Does it look like this?


----------



## Pudsey_Bear (Sep 25, 2008)

By the op description it's the tv end plug, if you can solder get a new tip from maplintype shop, or take in old one and buy new complete one, I'd say ebay but you on jollies.


----------



## peaky (Jul 15, 2009)

hi bill very similar end but it was black in colour not yellow, the bit that melted was inside the plug, when I took it apart it had melted just past the fuse each side but the wires were intact, I saw that one on e bay but it could be a thinner connection if its yellow ended ???


----------



## Bill_OR (Feb 6, 2010)

Peaky - OK, so this doesn't help you much in Portugal but Maplins do a power supply unit like this that has all the common connectors.
I've been looking for something similar to plug into your 12v socket but not found anything so far. It could be 
this but it's so difficult to tell.
Bill


----------



## Zepp (May 14, 2009)

Have a look at this one Dee

http://mrlcd.co.uk/12v-30v-dc-tv-power-regulator.html

Paul


----------



## Pudsey_Bear (Sep 25, 2008)

I don't know if this thread might help


----------



## erneboy (Feb 8, 2007)

I'd be wanting to know why it melted. Could it be drawing more power than the socket/wiring can cope with?


----------



## raynipper (Aug 4, 2008)

I am unable to open Bills link Peaky to see what it looks like. But I have one of these used with my 12v TV and I'm coming to Albufeira on or about Dec. 15th.......... Ray.


----------



## GEMMY (Jun 19, 2006)

This any better Ray: ( bills link )

http://www.ebay.co.uk/itm/New-12V-D...3&hash=item5b087c1ce0&clk_rvr_id=737219541209

tony


----------



## raynipper (Aug 4, 2008)

Ah OK and thanks Tony.
I also have one or two of those but feel the cable and the connections are probably very limited.

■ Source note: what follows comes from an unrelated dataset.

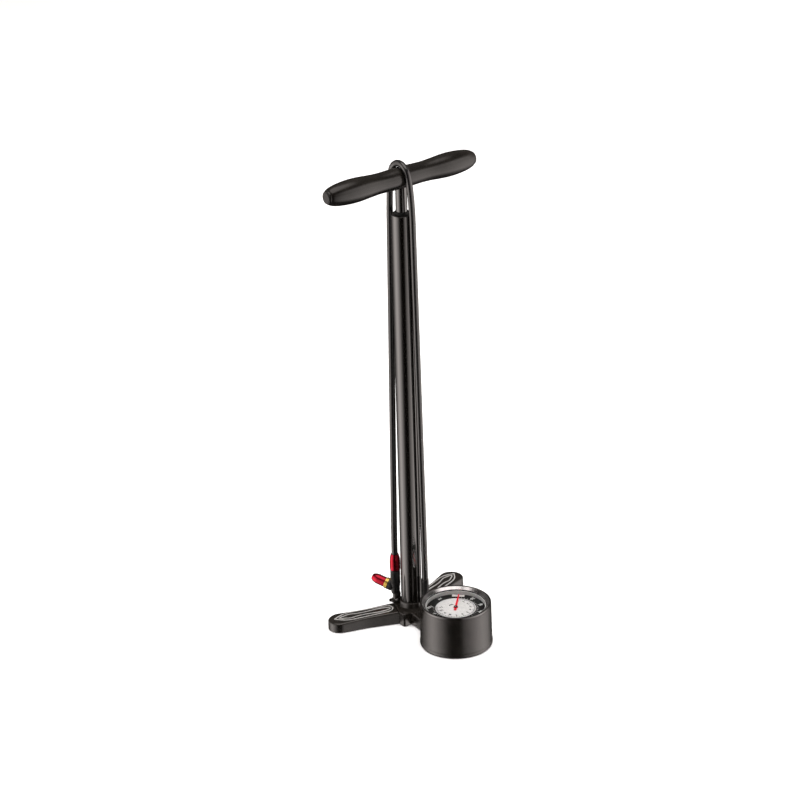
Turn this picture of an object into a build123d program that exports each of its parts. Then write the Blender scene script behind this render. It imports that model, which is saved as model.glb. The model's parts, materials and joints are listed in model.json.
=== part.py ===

Unlike the adaptor in my pic which was heavy duty.
But will search in the adaptor box....... es.!

Ray.


----------



## peaky (Jul 15, 2009)

thanks raynipper and indeed everyone who has contributed to this thread, ray the adapter was a rounded end, but I have just been in to a local electrical shop here in Silves and the guy sold me (at a un mentional price )a an ac power adaptor up to 6v with a yellow rounded end and it fits !!! so can now use it with hook up and inverter when not... phew.... can now finish tenko box set (sad I know ) I think I left my t v bits and pieces back in the canary islands.... still unsure why the cigarette socket melted ?? power surge perhaps ?? been using it for 2 years without problems


----------



## vicdicdoc (May 14, 2005)

Could it have been slowly melting for 2 years & only now given up the ghost ?


----------